# [Extracted records]
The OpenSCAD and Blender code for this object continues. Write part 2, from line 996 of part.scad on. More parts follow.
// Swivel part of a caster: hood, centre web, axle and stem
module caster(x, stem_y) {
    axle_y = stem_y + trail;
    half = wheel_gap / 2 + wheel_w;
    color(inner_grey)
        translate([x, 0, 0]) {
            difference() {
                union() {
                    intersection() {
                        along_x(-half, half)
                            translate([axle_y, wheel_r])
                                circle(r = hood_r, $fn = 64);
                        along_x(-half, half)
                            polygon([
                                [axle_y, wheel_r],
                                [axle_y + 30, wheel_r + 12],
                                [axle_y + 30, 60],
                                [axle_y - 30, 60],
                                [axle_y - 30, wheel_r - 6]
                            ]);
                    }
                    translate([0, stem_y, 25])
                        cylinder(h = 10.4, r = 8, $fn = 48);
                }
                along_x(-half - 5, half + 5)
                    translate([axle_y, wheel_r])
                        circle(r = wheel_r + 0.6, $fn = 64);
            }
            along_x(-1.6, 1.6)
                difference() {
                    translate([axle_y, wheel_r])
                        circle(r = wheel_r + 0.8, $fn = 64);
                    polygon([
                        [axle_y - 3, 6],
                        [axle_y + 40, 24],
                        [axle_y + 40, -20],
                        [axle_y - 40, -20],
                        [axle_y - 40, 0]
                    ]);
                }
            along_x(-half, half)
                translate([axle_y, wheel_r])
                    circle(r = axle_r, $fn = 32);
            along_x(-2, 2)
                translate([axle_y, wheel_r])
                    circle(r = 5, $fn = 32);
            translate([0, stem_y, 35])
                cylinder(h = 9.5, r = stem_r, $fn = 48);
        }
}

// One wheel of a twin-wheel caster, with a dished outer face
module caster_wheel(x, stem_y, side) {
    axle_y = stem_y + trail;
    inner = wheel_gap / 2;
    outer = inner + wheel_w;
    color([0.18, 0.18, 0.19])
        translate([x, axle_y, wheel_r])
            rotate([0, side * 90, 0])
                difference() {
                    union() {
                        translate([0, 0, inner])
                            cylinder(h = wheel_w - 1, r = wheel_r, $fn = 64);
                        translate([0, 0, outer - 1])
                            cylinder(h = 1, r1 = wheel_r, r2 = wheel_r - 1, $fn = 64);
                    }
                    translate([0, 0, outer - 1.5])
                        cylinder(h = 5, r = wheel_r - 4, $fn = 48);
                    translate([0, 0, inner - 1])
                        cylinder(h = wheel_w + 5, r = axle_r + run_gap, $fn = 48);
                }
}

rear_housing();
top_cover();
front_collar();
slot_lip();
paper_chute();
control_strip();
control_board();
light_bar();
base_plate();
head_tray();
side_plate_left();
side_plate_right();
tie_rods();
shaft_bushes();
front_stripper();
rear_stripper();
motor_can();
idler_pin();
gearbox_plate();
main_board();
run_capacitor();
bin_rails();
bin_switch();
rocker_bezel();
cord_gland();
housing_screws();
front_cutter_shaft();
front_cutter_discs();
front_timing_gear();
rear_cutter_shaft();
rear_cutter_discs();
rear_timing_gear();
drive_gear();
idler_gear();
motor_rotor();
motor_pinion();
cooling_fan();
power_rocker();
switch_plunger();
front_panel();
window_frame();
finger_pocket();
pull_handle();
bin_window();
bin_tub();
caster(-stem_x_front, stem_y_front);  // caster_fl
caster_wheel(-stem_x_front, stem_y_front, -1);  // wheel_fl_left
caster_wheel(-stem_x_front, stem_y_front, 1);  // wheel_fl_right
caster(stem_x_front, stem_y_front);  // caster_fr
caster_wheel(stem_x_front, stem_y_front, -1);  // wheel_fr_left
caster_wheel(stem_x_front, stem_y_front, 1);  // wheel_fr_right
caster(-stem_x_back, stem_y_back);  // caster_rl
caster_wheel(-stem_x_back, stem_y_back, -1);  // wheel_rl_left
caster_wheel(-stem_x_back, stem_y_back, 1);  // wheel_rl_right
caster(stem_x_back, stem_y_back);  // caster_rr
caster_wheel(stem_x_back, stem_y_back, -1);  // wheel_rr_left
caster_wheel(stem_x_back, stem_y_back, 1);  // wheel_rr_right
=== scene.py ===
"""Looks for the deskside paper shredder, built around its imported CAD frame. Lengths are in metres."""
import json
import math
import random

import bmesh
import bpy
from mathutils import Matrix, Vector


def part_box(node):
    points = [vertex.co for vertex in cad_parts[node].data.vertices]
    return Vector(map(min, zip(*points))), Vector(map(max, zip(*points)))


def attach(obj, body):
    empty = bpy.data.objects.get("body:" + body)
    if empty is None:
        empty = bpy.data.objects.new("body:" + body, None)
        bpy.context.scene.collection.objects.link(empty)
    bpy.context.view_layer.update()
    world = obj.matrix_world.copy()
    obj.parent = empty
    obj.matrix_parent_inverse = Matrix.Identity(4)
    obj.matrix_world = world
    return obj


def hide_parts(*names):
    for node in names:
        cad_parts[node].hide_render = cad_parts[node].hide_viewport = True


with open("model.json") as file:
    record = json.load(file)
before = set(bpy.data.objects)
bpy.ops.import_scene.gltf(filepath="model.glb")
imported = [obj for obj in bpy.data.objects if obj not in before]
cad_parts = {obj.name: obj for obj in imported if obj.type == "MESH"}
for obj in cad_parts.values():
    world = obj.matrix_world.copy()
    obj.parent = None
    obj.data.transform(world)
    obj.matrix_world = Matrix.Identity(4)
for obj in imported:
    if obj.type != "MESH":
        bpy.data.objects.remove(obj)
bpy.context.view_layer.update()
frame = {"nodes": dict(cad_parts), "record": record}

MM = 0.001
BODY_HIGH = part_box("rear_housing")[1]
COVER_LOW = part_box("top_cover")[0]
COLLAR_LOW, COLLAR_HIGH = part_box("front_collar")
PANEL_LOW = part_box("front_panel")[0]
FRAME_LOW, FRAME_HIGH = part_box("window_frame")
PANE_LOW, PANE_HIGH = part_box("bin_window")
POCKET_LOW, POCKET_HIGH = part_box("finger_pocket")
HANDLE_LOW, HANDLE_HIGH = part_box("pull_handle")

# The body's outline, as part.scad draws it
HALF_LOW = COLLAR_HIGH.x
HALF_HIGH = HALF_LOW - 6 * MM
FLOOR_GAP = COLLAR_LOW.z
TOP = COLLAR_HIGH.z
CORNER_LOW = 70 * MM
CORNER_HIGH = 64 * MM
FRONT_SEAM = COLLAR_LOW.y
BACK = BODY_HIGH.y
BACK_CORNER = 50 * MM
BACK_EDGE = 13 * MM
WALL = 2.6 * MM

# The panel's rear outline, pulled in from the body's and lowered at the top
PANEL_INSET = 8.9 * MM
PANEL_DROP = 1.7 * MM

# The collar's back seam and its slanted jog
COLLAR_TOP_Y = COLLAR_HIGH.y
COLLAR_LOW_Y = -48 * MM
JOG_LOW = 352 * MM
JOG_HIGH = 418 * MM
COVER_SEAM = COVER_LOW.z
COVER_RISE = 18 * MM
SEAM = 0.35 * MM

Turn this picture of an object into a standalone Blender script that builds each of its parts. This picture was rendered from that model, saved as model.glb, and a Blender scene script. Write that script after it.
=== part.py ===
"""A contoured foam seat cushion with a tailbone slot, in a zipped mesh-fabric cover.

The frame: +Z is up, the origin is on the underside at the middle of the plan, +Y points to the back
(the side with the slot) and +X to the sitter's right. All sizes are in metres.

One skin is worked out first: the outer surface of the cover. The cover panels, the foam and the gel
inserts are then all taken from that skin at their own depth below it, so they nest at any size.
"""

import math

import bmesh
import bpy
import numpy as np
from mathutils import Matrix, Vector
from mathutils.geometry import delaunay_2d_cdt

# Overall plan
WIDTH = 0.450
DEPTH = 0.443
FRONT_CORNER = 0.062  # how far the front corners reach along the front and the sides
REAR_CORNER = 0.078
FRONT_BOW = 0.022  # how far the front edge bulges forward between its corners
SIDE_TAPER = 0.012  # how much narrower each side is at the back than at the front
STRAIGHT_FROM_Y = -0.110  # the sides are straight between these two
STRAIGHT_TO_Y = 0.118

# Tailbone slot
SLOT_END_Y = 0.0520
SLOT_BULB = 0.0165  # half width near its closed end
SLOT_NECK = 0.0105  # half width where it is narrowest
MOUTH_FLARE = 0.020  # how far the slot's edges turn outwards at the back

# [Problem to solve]
Copy out precisely the lines from the line with "obj.data.transform(world)" to the line with "PANEL_DROP = 1.7 * MM" in the material above, including those two lines and omitting all the rest.

# [Answer for this exercise]
    obj.data.transform(world)
    obj.matrix_world = Matrix.Identity(4)
for obj in imported:
    if obj.type != "MESH":
        bpy.data.objects.remove(obj)
bpy.context.view_layer.update()
frame = {"nodes": dict(cad_parts), "record": record}

MM = 0.001
BODY_HIGH = part_box("rear_housing")[1]
COVER_LOW = part_box("top_cover")[0]
COLLAR_LOW, COLLAR_HIGH = part_box("front_collar")
PANEL_LOW = part_box("front_panel")[0]
FRAME_LOW, FRAME_HIGH = part_box("window_frame")
PANE_LOW, PANE_HIGH = part_box("bin_window")
POCKET_LOW, POCKET_HIGH = part_box("finger_pocket")
HANDLE_LOW, HANDLE_HIGH = part_box("pull_handle")

# The body's outline, as part.scad draws it
HALF_LOW = COLLAR_HIGH.x
HALF_HIGH = HALF_LOW - 6 * MM
FLOOR_GAP = COLLAR_LOW.z
TOP = COLLAR_HIGH.z
CORNER_LOW = 70 * MM
CORNER_HIGH = 64 * MM
FRONT_SEAM = COLLAR_LOW.y
BACK = BODY_HIGH.y
BACK_CORNER = 50 * MM
BACK_EDGE = 13 * MM
WALL = 2.6 * MM

# The panel's rear outline, pulled in from the body's and lowered at the top
PANEL_INSET = 8.9 * MM
PANEL_DROP = 1.7 * MM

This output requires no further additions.